Demetrios Christodoulou

ETH Zurich


Primary Section: 11, Mathematics
Secondary Section: 13, Physics
Membership Type:
Member (elected 2012)

Biosketch

Demetrios Christodoulou is a mathematician and physicist born in Athens, Greece in 1951. He holds dual Greek and U.S. ctizenship. He first studied physics at Princeton obtaining his Ph.D in 1971. In the period 1977-1981, while  in Germany and France , he turned to the study of mathematics.

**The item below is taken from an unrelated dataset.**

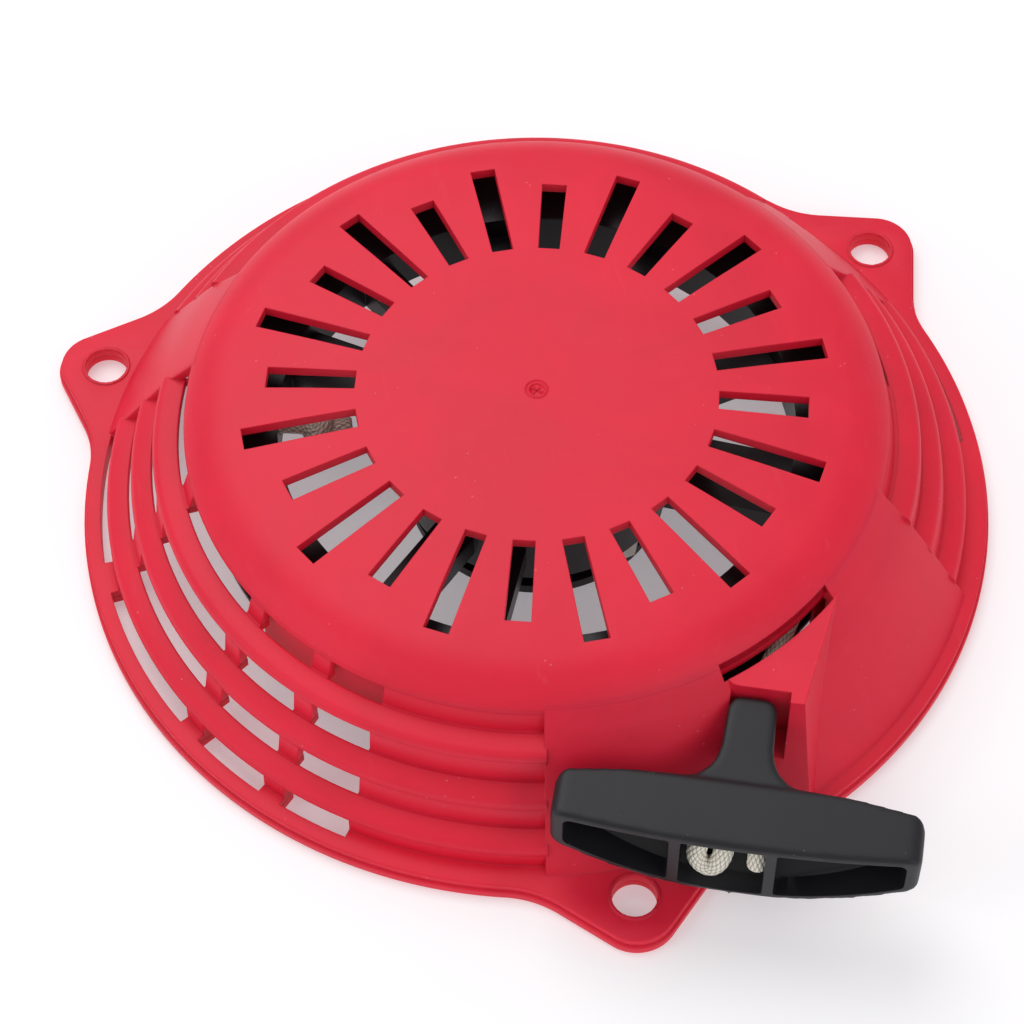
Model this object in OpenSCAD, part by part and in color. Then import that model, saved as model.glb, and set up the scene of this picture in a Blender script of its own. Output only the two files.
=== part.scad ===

On returning to the U.S., after a visiting membership 1981-1983 at the Courant Institute, he went to Syracuse University, first as an associate professor of physics, becoming Professor of Mathematics  in 1985. He returned to Courant in 1988 as Professor of Mathematics, a position which he held until 1988, at which time he moved to Princeton   as Professor of Mathematics and remained in this position until  2001. In 2001 he moved to the Swiss Federal Institute of Technology (ETH) in Zurich as Professor of Mathematics and Physics and completed there his career in 2017. Demetrios Christodoulou was awarded the MacArthur Fellows Award in 1993, the AMS Bocher Prize in 1999, the Tomala prize in gravitation in 2008, and the Shaw Prize in Mathematical Science in 2011. He is a member of the American Academy of Arts and Sciences since 2001, of the U.S. National Academy of Sciences since 2012, and of the Academia Europaea since 2016.

Research Interests

Demetrios Christodoulou studies partial differential equations, in particular non-linear systems of equations of hyperbolic type, with emphasis on applications to general relativity theory and to the mechanics of compressible fluids.